Afghanistan faces a daunting array of immediate security, humanitarian, and long-term development challenges. The Taliban’s restrictive social policies and refusal to move towards an inclusive government and the charged political environment dictates much of what can or cannot be done by the international community. The West’s central challenge is at once both moral and political: trying to walk a fine line between delivering humanitarian and economic assistance to relieve some of the effects of sanctions and isolation and help the Afghan people, while avoiding even the appearance of endorsing or legitimizing the Taliban.
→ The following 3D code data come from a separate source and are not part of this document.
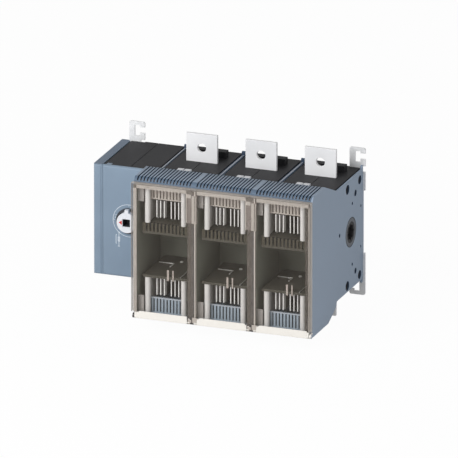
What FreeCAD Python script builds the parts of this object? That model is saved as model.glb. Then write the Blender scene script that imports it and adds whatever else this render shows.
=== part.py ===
import FreeCAD, Part
import math
import os

os.makedirs("parts", exist_ok=True)

# All lengths are in millimetres. X runs to the right seen from the front,
# +Y runs back to the mounting wall, Z runs up. The origin is the centre of
# the mounting plane, so every part of the body lies at negative Y.

# Moving contacts, which set the depth and the height of the switch section
blade_reach = 40.0
blade_room_back = 16.0
blade_room_front = 20.0
blade_thickness = 4.0
blade_width = 12.0
blade_ring_radius = 20.0
circuit_offset = 12.0
shaft_height = 3.0
shaft_square = 12.0
shaft_play = 0.1
drum_radius = 22.0
drum_end_gap = 8.75
drum_core_radius = 13.0
journal_radius = 12.0
side_opening_radius = 17.5
fork_wall = 3.0
fork_half_width = 10.0
fork_overlap = 9.0
fork_root_gap = 12.0
bar_thickness = 6.0
bar_room = 7.0
lug_root = 19.0
shaft_depth = blade_room_back + blade_reach
rear_depth = shaft_depth + blade_reach + blade_room_front
fork_tip = blade_reach - fork_overlap
fork_root = blade_reach + fork_root_gap
lug_inner_half_height = shaft_height + fork_root + bar_thickness + bar_room
rear_half_height = lug_inner_half_height + lug_root

# Overall layout
pole_count = 3
pole_pitch = 94.5
drive_width = 88.5
side_cap_width = 14.0
partition_thickness = 5.0
front_rise = 23.0
fuse_depth = 106.0
drive_proud = 7.0
front_half_height = rear_half_height + front_rise
front_depth = rear_depth + fuse_depth
drive_depth = rear_depth + drive_proud
clear_width = pole_pitch - partition_thickness

# Outline of the fuse section above and below the switch section
ridge_top_run = 54.0
ridge_bottom_run = 37.0
heel_run = 4.0
heel_rise = 8.0
knee_radius = 8.0
ridge_top_depth = rear_depth + ridge_top_run
ridge_bottom_depth = rear_depth + ridge_bottom_run
heel_depth = rear_depth + heel_run
heel_half_height = rear_half_height + heel_rise

# Clearances
seat_gap = 0.3
running_gap = 0.07
swing_gap = 0.5

# Switch bases
base_wall = 3.0
base_roof = 5.0
base_back_wall = 6.0
edge_groove_width = 2.4
edge_groove_depth = 4.0
seam_width = 0.8
seam_depth = 0.8
rear_block_width = 56.0
rear_block_near = 20.0
rear_block_far = 33.0
rear_block_height = 10.0
pip_radius = 2.6
pip_height = 6.0
pip_inset = 6.2

# Fuse housings
housing_wall = 4.0
housing_side_wall = 1.5
housing_back_wall = 5.0
lip_depth = 3.0
lip_height = 8.0
slot_count = 17
slot_margin = 0.465
slot_width = 2.1
slot_floor_drop = 5.6
top_slot_run_out = 12.0
bottom_slot_run_out = 7.0
bay_half_height = front_half_height - lip_height
slot_pitch = (clear_width - 2 * slot_margin) / slot_count
top_slot_back = ridge_top_depth - top_slot_run_out
bottom_slot_back = ridge_bottom_depth - bottom_slot_run_out
bay_back = rear_depth + housing_back_wall

# Terminal lugs
lug_width = 49.5
lug_thickness = 5.0
lug_proud = 4.0
lug_reach = 44.0
lug_hole_radius = 7.0
lug_neck_overlap = 2.0
lug_front = shaft_depth + lug_proud

# Fuse jaws
jaw_margin = 16.0
jaw_height = 27.0
jaw_inset = 17.0
lower_jaw_shift = 7.0
guard_offset_from_wall = 16.05
jaw_foot_gap = 8.7
jaw_foot_thickness = 6.0
tag_gap = 6.4
lamella_count = 3
lamella_thickness = 3.2
lamella_pitch = 5.9
lamella_flare = 5.0
clip_thickness = 1.6
clip_start = 10.0
clip_end = 19.0
clip_seat_gap = 1.0
clip_bridge_half_length = 6.0
riser_gap = 4.0
jaw_outer = rear_half_height - jaw_margin
jaw_inner = jaw_outer - jaw_height
lower_jaw_inner = jaw_inner + lower_jaw_shift
lower_jaw_outer = jaw_outer + lower_jaw_shift
jaw_front = front_depth - jaw_inset
guard_offset = clear_width / 2 - guard_offset_from_wall
jaw_foot_half_width = guard_offset - jaw_foot_gap
clip_front = jaw_front - clip_start
clip_back = bay_back + clip_end
riser_front = rear_depth - riser_gap

# Contact carriers and guards
carrier_side_gap = 8.75
carrier_inset = 6.0
upper_shelf_drop = 6.0
lower_shelf_drop = 3.0
carrier_thickness = 4.0
comb_height = 17.0
comb_sill = 4.0
comb_slots = 11
comb_slot_width = 2.7
comb_margin = 3.5
guard_post_radius = 4.25
guard_inset = 9.0
guard_wall = 3.0
guard_rise = 5.5
lower_guard_inset = 7.0
carrier_half_width = clear_width / 2 - carrier_side_gap
carrier_front = front_depth - carrier_inset
upper_shelf = jaw_inner - upper_shelf_drop
lower_shelf = lower_jaw_inner - lower_shelf_drop
comb_bottom = upper_shelf - comb_height
comb_window = comb_bottom + comb_sill
comb_pitch = 2 * (carrier_half_width - comb_margin) / comb_slots
guard_post_centre = front_depth - guard_inset
upper_guard_end = rear_half_height + guard_rise
lower_guard_end = front_half_height - lower_guard_inset

# Vent grilles between the jaws and the housing's roof and floor
grille_gap = 0.75
grille_thickness = 3.0
grille_rail = 2.0
upper_grille_start = 2.4
lower_grille_start = 3.0
grille_front = guard_post_centre - guard_post_radius - grille_gap

# Marker plates
marker_width = 22.0
marker_start = 11.0
marker_length = 11.0
marker_rise = 4.13
marker_back = rear_depth + marker_start
marker_front = marker_back + marker_length

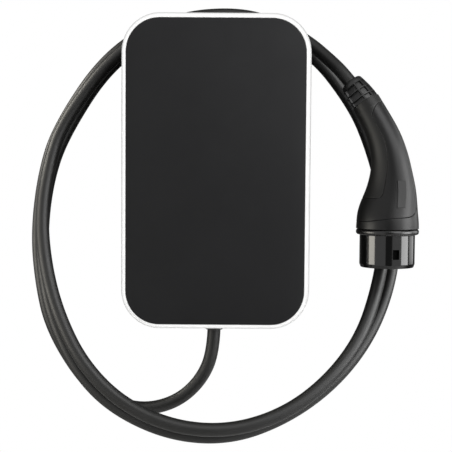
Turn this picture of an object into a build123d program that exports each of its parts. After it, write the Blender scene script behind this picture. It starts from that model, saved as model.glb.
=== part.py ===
from build123d import *
import math
import os

os.makedirs("parts", exist_ok=True)

# A wall-mounted charging box for electric cars, with its cable wound over a cradle behind it.
# Millimetres. The wall is the plane Y = 0 and the front looks along -Y, with +Z up. The origin
# is the centre of the wall plate's four holes, on the wall.

# Box
box_width = 199.0
box_height = 332.0
box_corner = 41.0
frame_band = 5.3          # white edge seen round the dark panel
frame_depth = 12.0
housing_depth = 46.0
housing_inset = 0.8       # the housing stands inside the frame's outline by this much
housing_wall = 3.0
cable_gap = 54.0          # from the wall to the back of the housing
fit_gap = 0.3             # between pieces that seat on each other
screw_gap = 0.1           # round a screw's shank
overrun = 5.0             # what a cutter stands out by

housing_back = cable_gap
housing_front = housing_back + housing_depth
frame_front = housing_front + frame_depth

# Wall plate
bracket_width = 120.0
bracket_height = 230.0
bracket_corner = 12.0
bracket_thickness = 3.0
wall_hole_spacing_x = 90.0
wall_hole_spacing_z = 190.0
wall_hole_radius = 3.25
supply_window_width = 44.0
supply_window_height = 60.0
supply_window_corner = 8.0
hook_spacing = 80.0
hook_width = 18.0
hook_height = 60.0        # of the hooks' arms above the origin
hook_reach = 8.0
hook_lip = 9.0
lock_tab_width = 34.0
lock_tab_reach = 22.0
lock_screw_radius = 2.5
lock_screw_head_radius = 4.6
lock_screw_head = 3.2
lock_screw_length = 12.0
lock_screw_depth = 15.0   # from the wall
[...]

Workarounds so far have included re-purposing the World Bank-administered Afghanistan Reconstruction Trust Fund, previously the main vehicle for funding Afghan government operations, to channel funding through United Nations (UN) agencies to non-governmental organizations (NGOs) to provide feeding, health, education, and other services. This paper highlights the significant challenges for the international community, among them:

  • Relationship management
  • Working with or alongside the Taliban
  • Who performs the functions of the state? Channeling support away from the DFA and directly through the UN and NGOs can be effective for certain types of services (e.g., health, education), but this has its limits.
  • International community cohesion, coherence, and capacity

Finally, the authors highlight a number of recommendations, divided roughly into policy and operational considerations, for how, if not to resolve the impasse, to at least mitigate or get around it. These 14 recommendations assume that regardless of the Taliban’s distasteful policies and moral and technical shortcomings, the collapse of their rule would not be in anyone’s interest. There is no one to replace them, and the chaos and fragmentation that would follow would be far worse.